With salt, and a litigious consumer, you’re looking at the possibility of being on the hook for failed filter tanks, crushed grid packs, salt damaged coping and decks, failed copper heat exchangers, deteriorating brass water features that put metals into the pool water that will eventually plate out, and subsequent acid washes or replastering. High concentrations of salt will also kill trees and most any other type of vegetation and erode the soil (see my first post: salt belongs in the shaker, not in the pool). If you’re the one that installed the sticky water leveler and the salt system, are you liable for the damages?
Or maybe we should just sell them where they’re appropriate. You know, like for a pool that uses no concrete (salt water freeze/thaw issues), or stone (deterioration issues), or metal (galvanic corrosion issues), or is surrounded by soil, or plants or trees (environmental issues), or backwashes to the sewer (waste treatment salinity issues), or backwashes to the street (once again, environmental issues), or ever has to be drained to the sewer or the street (the same waste treatment and environmental issues).

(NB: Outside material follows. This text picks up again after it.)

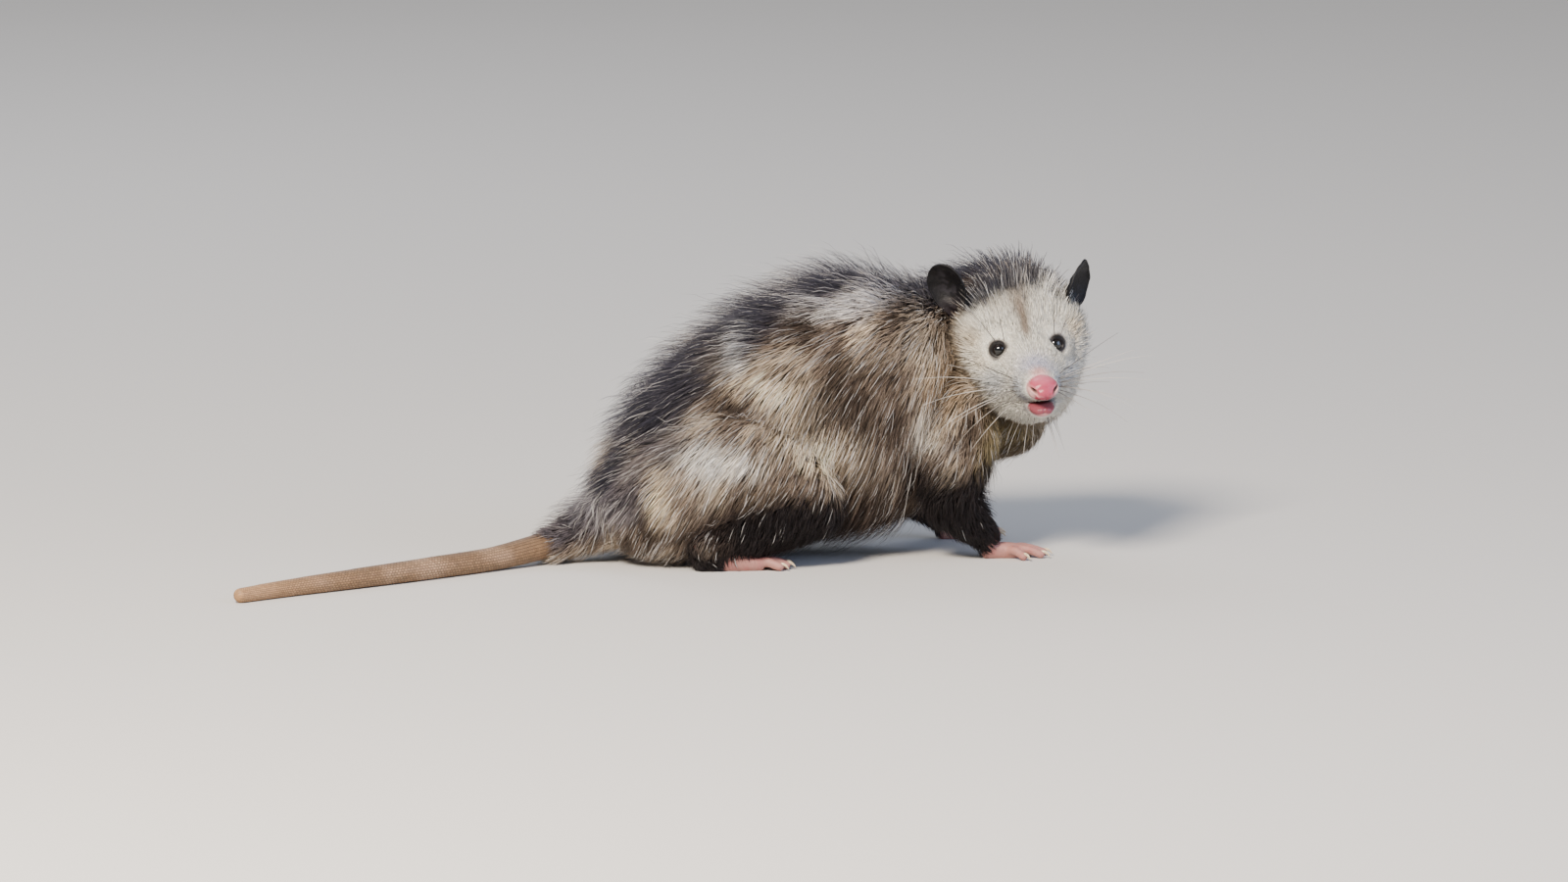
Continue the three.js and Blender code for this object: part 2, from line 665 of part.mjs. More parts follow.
// What stands free of the coat: the head, the ears, the feet and the tail
function bareRoom() {
  const headSolids = [
    skull.solid(TIPS, SKULL_SIDES, SKULL_STEPS, GAP),
    jaw.solid(TIPS, JAW_SIDES, JAW_STEPS, GAP),
  ];
  for (const name of Object.keys(SIDES)) headSolids.push(earLeaf(name, GAP));
  const tailRoom = tail.solid(0, TAIL_SIDES, TAIL_STEPS, GAP);
  return joined([moved(joined(headSolids), head.matrixWorld), feetRoom, tailRoom]);
}

// A seeded row of even draws from 0 to 1, so that the coat is always the same
function dice(seed) {
  let state = seed;
  return () => {
    state = (Math.imul(state, 1664525) + 1013904223) >>> 0;
    return state / 2 ** 32;
  };
}

const LOCK_ROOT = 0.34; // the share of the coat's depth at which a lock starts, sunk in the underfur
const LOCK_END = 0.92; // and at which its tip ends
const LOCK_HEEL = -0.12; // its pointed root ends this far behind its start, as a share of its length
const LOCK_SHOULDER = 0.75; // its width at the start, as a share of its width halfway
const LOCK_SLOPE_STEP = 0.05; // the share of a lock over which its slope is measured
// The room that another lock leaves round one: at each side, above and below, and past its tip as a share
const ROOM_ASIDE = 1.8;
const ROOM_ABOVE = 1;
const ROOM_AHEAD = 0.015;

// One lock: a flat, tapered tongue of hair. Its root is sunk in the underfur at (t, angle) on the limb.
// From there it lies the way the hair flows, falls a little toward the ground and rises to the tips.
// room is 1 for the space that it needs and 0 for the lock itself.
function lockOf(limb, t, angle, { flow, drop, turn, length, width, room }) {
  const radius = (at) => {
    const within = THREE.MathUtils.clamp(at, 0, 1);
    return limb.girth.getPoint(within).x + limb.fur(within);
  };
  const around = radius(t);
  const along = (share) => t + (flow * Math.cos(turn) * share * length) / limb.pace(t);
  const place = (share, level) => {
    const aside = (Math.sin(turn) - Math.cos(angle) * drop) * share * length;
    return limb.point(along(share), angle + aside / around, level);
  };
  const level = (share) => LOCK_ROOT + (LOCK_END - LOCK_ROOT) * share;
  const line = (share) => place(share, level(share));
  const ring = (share, breadth) => {
    const centre = line(share);
    const ahead = line(share + LOCK_SLOPE_STEP).sub(line(share - LOCK_SLOPE_STEP)).normalize();
    const outward = centre.clone().sub(place(share, 0)).normalize();
    const across = outward.clone().cross(ahead).normalize();
    const lift = ahead.clone().cross(across);
    const narrowed = Math.min(1, radius(along(share)) / around);
    const bare = (width * breadth * narrowed) / 2;
    const bend = bare ** 2 / (2 * around);
    const half = bare + room * ROOM_ASIDE;
    const thick = LOCK_THICKNESS / 2 + room * ROOM_ABOVE;
    const at = (sideways, up) => centre.clone().addScaledVector(across, sideways).addScaledVector(lift, up);
    return [at(half, -bend), at(0, thick), at(-half, -bend), at(0, -thick)];
  };
  const rings = [ring(0, LOCK_SHOULDER), ring(0.5, 1)];
  return solidOf(skinned(rings, place(LOCK_HEEL, 0), line(1 + room * ROOM_AHEAD)));
}

const LOWEST_ROOT = 20; // no lock is rooted nearer the ground than this
const COVERED = 0.8; // the share of an earlier piece's coat that hides a root, as a later one's core does
const BELLY = -0.75; // below this sine of the angle no lock is rooted, as the hair is short there
const UNEVEN_ROUND = 0.3; // how unevenly locks are set round their ring, as a share of their spacing
const UNEVEN_ALONG = 0.25; // and along the limb, as a share of the step between rings
const UNEVEN_TURN = radians(10);
const UNEVEN_LENGTH = 0.18;
const UNEVEN_WIDTH = 0.15;

// Whether the root of a lock would be hidden inside the head or another piece, or too near the ground
function hidden(root, piece) {
  const order = furred.indexOf(piece);
  const covers = (other, i) =>
    other.limb !== piece.limb && other.limb.holds(root, i < order ? COVERED : CORE);
  return root.z < LOWEST_ROOT || skull.holds(head.worldToLocal(root.clone()), TIPS) || furred.some(covers);
}

// The locks of a piece in staggered rings
function locksOn(piece, room = 0) {
  const { limb, locks } = piece;
  const draw = dice(locks.seed);
  const vary = (share) => share * (2 * draw() - 1);
  const middle = (locks.from + locks.to) / 2;
  const rows = Math.round(((locks.to - locks.from) * limb.pace(middle)) / (LOCK_ROWS * locks.size));
  const solids = [];
  for (let row = 0; row < rows; row += 1) {
    const ringAt = locks.from + ((row + 0.5) / rows) * (locks.to - locks.from);
    const girth = limb.girth.getPoint(Math.min(ringAt, 1));
    const around = Math.PI * (girth.x + (girth.y + girth.z) / 2 + 2 * limb.fur(Math.min(ringAt, 1)));
    const count = Math.round(around / (LOCK_SPACING * locks.breadth));
    for (let i = 0; i < count; i += 1) {
      const angle = (2 * Math.PI * (i + (row % 2) / 2 + vary(UNEVEN_ROUND / 2))) / count;
      const t = ringAt + (vary(UNEVEN_ALONG / 2) * LOCK_ROWS) / limb.pace(ringAt);
      const shape = {
        flow: locks.flow,
        drop: locks.drop,
        turn: vary(UNEVEN_TURN),
        length: LOCK_LENGTH * locks.size * (1 + vary(UNEVEN_LENGTH)),
        width: LOCK_WIDTH * locks.breadth * (1 + vary(UNEVEN_WIDTH)),
        room,
      };
      const underneath = limb === trunk && Math.sin(angle) < BELLY;
      if (underneath || hidden(limb.point(t, angle, CORE), piece)) continue;
      solids.push(lockOf(limb, t, angle, shape));
    }
  }
  return solids;
}

// The dense underfur of a piece, or the whole of a piece that has no long locks
function underfur(piece, extra = 0) {
  return piece.limb.solid(piece.locks ? CORE : TIPS, piece.sides, piece.steps, extra);
}

const LOCK_CLEARANCE = 1.8; // the room that an earlier piece's coat keeps from a later piece's locks

function buildCoat() {
  const away = joined([bareRoom(), below(HEM_CLEARANCE)]);
  const neck = furred.find((piece) => piece.name === "neck");
  furred.forEach((piece, order) => {
    const others = (pieces) => pieces.filter((other) => other.limb !== piece.limb);
    const before = others(furred.slice(0, order));
    let solid = underfur(piece);
    for (const other of before) solid = solid.subtract(underfur(other, GAP));
    if (piece.space) solid = solid.intersect(piece.space);
    if (piece.locks) {
      let locks = joined(locksOn(piece));
      for (const { limb, sides, steps } of before) {
        locks = locks.subtract(limb.solid(TIPS, sides, steps, LOCK_CLEARANCE));
      }
      for (const other of others(furred.slice(order + 1))) locks = locks.subtract(underfur(other, GAP));
      if (piece.name === "neck") {
        locks = locks.subtract(underfur(piece, GAP).intersect(spaceAt(trunk, NECK_START, false, -GAP / 2)));
      }
      if (piece.name === "torso") {
        const overlying = joined([...locksOn(neck, 1), ...locksOn(neck)]);
        locks = locks.intersect(piece.space).subtract(overlying);
      }
      solid = solid.add(locks);
    }
    finish(piece.name, solid.subtract(away), piece.look);
  });
}

buildHead();
for (const name of Object.keys(SIDES)) buildEar(name);
buildTail();
buildCoat();

// The origin is on the ground, under the middle of the whole animal's box
const box = new THREE.Box3().setFromObject(opossum, true);
const middle = box.getCenter(new THREE.Vector3());
opossum.position.set(-middle.x, -middle.y, -box.min.z);

export default opossum;
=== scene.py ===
import math

import bmesh
import bpy
import numpy as np
from mathutils import Matrix, Vector
from mathutils.kdtree import KDTree


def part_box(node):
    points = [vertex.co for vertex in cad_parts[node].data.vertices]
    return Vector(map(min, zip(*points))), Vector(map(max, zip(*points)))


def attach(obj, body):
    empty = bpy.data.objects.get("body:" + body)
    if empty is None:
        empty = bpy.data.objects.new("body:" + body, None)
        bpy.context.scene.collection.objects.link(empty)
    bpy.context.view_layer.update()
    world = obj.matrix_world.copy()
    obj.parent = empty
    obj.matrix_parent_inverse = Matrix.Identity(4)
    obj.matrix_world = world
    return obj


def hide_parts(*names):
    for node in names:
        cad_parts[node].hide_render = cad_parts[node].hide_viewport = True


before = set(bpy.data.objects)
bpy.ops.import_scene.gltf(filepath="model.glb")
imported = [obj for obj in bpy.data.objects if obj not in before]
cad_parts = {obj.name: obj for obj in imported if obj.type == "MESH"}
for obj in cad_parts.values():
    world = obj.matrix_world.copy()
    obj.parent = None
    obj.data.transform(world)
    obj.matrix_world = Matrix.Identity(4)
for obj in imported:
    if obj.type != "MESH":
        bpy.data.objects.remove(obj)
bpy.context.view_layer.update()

# Floor, daylight and camera
#
# A pale matt floor, one large soft light high on the left, a weaker one on the right, a faint one behind
# and a pale surround. The camera stands 21 m off, a little above the animal, with a long lens.
MILLIMETRE = 0.001
HEAD_PLACE = np.array([183.5, -88.0, 178.2])  # midway between the eyes, in the body's own millimetres
VIEW_TURN = math.radians(-12)
VIEW_RISE = math.radians(9)
VIEW_CENTRE = np.array([0.0, 0.0, 93.0])
VIEW_WIDTH = 1.28  # metres that the picture shows across the animal
VIEW_LENS = 600.0
VIEW_SENSOR = 36.0
VIEW_DISTANCE = VIEW_WIDTH * VIEW_LENS / VIEW_SENSOR


def middle(node):
    low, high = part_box(node)
    return np.array((low + high) / 2) / MILLIMETRE


ORIGIN = (middle("eye_right") + middle("eye_left")) / 2 - HEAD_PLACE


def metres(points):
    """Points in the body's own millimetres, as places in the frame"""
    return (np.asarray(points, float) + ORIGIN) * MILLIMETRE


def linear(code):
    """An sRGB hex colour as linear red, green and blue"""
    shares = np.array([int(code[i:i + 2], 16) for i in (0, 2, 4)]) / 255
    return np.where(shares <= 0.04045, shares / 12.92, ((shares + 0.055) / 1.055) ** 2.4)


def new_material(name):
    made = bpy.data.materials.new(name)
    made.use_nodes = True
    made.node_tree.nodes.clear()
    return made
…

We can, of course, just keep selling salt systems, and when things go south, keep walking away. That seems to be most folks answer. Because the truth is most customers don’t litigate. They just say bad things about us until they die. But it seems like these kinds of things just keep happening over and over and over again in our industry. Things like that first generation salt system that used to blow up if you left it unattended for too long, or the ionizers that turned pools copper green and purple, or pencil thin filter tank clamps that aged and blew the lids off and into people’s faces, or single source drains in spas, or... do I need to go on?
Maybe that’s why most homeowners and the other trades look at us like the Corky’s of the construction and service industries.
Maybe if we stop letting greed and avarice cloud our minds, and maybe if we stop looking to the manufacturers for pat answers instead of fixes, and maybe if instead we ask more hard questions up front before we buy to resell...
Yeah, right. And maybe bats will fly out of my butt.